What you will do |
State how many lines in the listing below include the word "this". Give nothing but the number.

Supplied data |
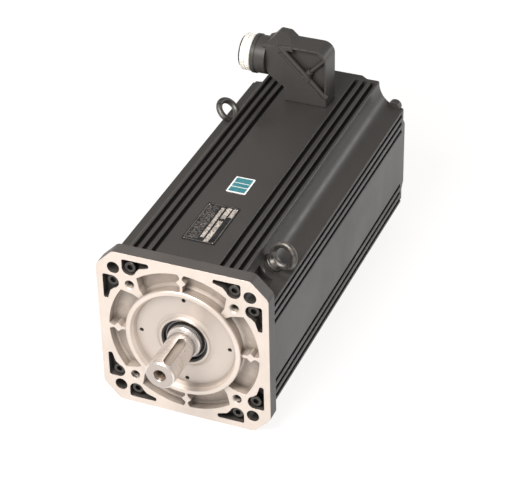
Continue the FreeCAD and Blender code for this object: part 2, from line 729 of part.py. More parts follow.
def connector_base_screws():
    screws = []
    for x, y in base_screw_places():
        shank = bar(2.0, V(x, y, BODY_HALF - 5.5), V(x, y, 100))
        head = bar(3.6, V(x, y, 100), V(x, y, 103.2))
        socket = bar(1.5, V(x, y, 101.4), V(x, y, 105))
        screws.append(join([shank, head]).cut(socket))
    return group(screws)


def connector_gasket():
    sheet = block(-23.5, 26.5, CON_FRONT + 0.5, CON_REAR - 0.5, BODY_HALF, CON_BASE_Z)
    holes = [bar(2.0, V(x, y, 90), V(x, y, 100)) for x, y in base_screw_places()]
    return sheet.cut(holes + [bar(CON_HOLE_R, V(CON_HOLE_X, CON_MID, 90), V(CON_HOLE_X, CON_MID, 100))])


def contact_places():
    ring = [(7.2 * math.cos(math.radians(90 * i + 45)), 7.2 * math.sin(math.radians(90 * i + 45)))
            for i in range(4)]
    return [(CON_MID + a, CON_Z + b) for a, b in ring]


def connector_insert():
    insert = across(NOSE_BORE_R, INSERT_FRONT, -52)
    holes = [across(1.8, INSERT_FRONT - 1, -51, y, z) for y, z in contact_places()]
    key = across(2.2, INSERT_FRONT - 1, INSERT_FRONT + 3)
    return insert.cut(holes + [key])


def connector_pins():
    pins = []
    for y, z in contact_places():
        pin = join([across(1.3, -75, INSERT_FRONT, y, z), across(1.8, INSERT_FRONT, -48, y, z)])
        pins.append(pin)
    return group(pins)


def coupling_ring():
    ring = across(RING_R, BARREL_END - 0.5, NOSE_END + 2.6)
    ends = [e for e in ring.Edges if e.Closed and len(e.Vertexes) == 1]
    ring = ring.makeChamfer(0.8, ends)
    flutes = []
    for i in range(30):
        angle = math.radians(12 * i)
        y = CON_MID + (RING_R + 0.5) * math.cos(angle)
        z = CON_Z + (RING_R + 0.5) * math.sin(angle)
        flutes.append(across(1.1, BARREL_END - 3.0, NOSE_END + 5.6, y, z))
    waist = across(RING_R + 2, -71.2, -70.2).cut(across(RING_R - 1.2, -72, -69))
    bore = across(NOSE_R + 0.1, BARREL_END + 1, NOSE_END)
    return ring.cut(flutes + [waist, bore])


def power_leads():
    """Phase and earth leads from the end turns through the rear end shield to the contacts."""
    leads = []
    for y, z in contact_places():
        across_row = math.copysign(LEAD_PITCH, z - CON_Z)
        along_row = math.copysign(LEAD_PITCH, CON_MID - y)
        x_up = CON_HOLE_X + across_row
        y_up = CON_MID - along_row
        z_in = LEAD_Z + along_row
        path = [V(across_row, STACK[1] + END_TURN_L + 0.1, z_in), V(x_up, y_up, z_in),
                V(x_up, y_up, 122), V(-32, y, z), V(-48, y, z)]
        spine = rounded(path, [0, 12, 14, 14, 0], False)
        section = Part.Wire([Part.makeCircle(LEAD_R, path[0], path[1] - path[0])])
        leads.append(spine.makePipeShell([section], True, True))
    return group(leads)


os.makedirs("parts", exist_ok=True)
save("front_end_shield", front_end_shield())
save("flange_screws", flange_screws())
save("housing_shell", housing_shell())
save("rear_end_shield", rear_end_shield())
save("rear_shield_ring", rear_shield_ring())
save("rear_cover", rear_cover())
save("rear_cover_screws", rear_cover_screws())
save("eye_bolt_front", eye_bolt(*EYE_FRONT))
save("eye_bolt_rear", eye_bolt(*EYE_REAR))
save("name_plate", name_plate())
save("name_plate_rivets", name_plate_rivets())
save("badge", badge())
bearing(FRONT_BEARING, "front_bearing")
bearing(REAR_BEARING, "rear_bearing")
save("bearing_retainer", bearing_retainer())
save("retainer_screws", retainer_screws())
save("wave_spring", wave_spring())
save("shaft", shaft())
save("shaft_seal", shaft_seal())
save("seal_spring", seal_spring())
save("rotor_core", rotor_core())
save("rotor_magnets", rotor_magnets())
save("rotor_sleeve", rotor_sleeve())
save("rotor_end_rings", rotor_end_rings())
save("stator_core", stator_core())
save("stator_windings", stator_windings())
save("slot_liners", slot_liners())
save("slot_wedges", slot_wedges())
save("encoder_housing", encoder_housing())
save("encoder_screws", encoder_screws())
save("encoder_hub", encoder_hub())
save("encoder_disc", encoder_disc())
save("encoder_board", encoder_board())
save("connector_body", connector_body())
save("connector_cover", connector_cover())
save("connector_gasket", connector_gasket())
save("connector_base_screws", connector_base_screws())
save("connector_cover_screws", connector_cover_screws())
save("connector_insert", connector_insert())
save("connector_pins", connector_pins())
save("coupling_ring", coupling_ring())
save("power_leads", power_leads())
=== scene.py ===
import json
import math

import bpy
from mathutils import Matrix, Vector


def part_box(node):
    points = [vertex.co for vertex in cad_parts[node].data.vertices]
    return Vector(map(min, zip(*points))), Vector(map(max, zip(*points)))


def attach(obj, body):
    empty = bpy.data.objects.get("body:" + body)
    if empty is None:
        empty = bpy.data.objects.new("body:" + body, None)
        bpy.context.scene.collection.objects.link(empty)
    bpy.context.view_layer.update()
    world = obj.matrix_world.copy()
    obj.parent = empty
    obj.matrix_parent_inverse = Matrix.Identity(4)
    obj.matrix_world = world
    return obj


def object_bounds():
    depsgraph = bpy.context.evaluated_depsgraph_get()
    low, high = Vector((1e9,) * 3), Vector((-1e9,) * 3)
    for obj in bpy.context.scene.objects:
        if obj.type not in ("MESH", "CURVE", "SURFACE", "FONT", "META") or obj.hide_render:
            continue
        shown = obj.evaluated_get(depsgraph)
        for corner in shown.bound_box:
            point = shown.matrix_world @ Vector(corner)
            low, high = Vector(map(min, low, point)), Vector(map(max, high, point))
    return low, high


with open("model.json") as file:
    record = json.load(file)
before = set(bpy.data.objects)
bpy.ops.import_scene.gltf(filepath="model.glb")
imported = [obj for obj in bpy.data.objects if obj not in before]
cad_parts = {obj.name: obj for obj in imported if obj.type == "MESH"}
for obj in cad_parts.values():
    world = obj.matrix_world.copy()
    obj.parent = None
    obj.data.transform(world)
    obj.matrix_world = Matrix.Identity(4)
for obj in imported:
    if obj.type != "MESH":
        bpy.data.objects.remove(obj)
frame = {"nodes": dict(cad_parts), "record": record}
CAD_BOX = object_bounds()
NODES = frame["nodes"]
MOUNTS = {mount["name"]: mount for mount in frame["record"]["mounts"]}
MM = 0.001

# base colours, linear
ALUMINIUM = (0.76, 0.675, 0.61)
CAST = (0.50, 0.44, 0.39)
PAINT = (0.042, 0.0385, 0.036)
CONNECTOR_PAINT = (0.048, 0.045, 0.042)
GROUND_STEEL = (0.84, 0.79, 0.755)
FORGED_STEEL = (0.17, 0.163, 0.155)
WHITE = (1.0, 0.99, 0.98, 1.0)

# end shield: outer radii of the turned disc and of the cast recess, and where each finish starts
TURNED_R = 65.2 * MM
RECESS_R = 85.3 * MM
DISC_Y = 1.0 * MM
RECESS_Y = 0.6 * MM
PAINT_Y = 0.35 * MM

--

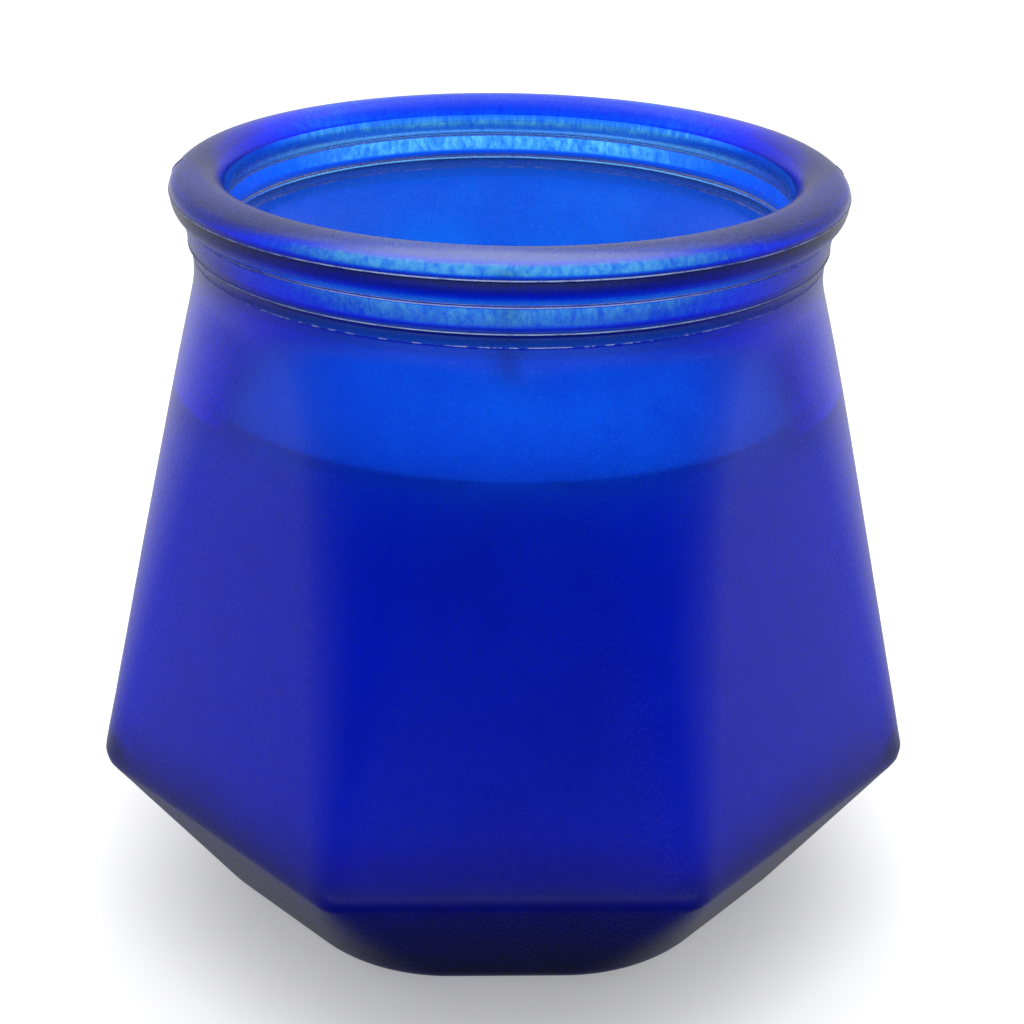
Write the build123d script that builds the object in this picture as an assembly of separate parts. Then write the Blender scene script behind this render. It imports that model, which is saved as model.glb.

The answer |
2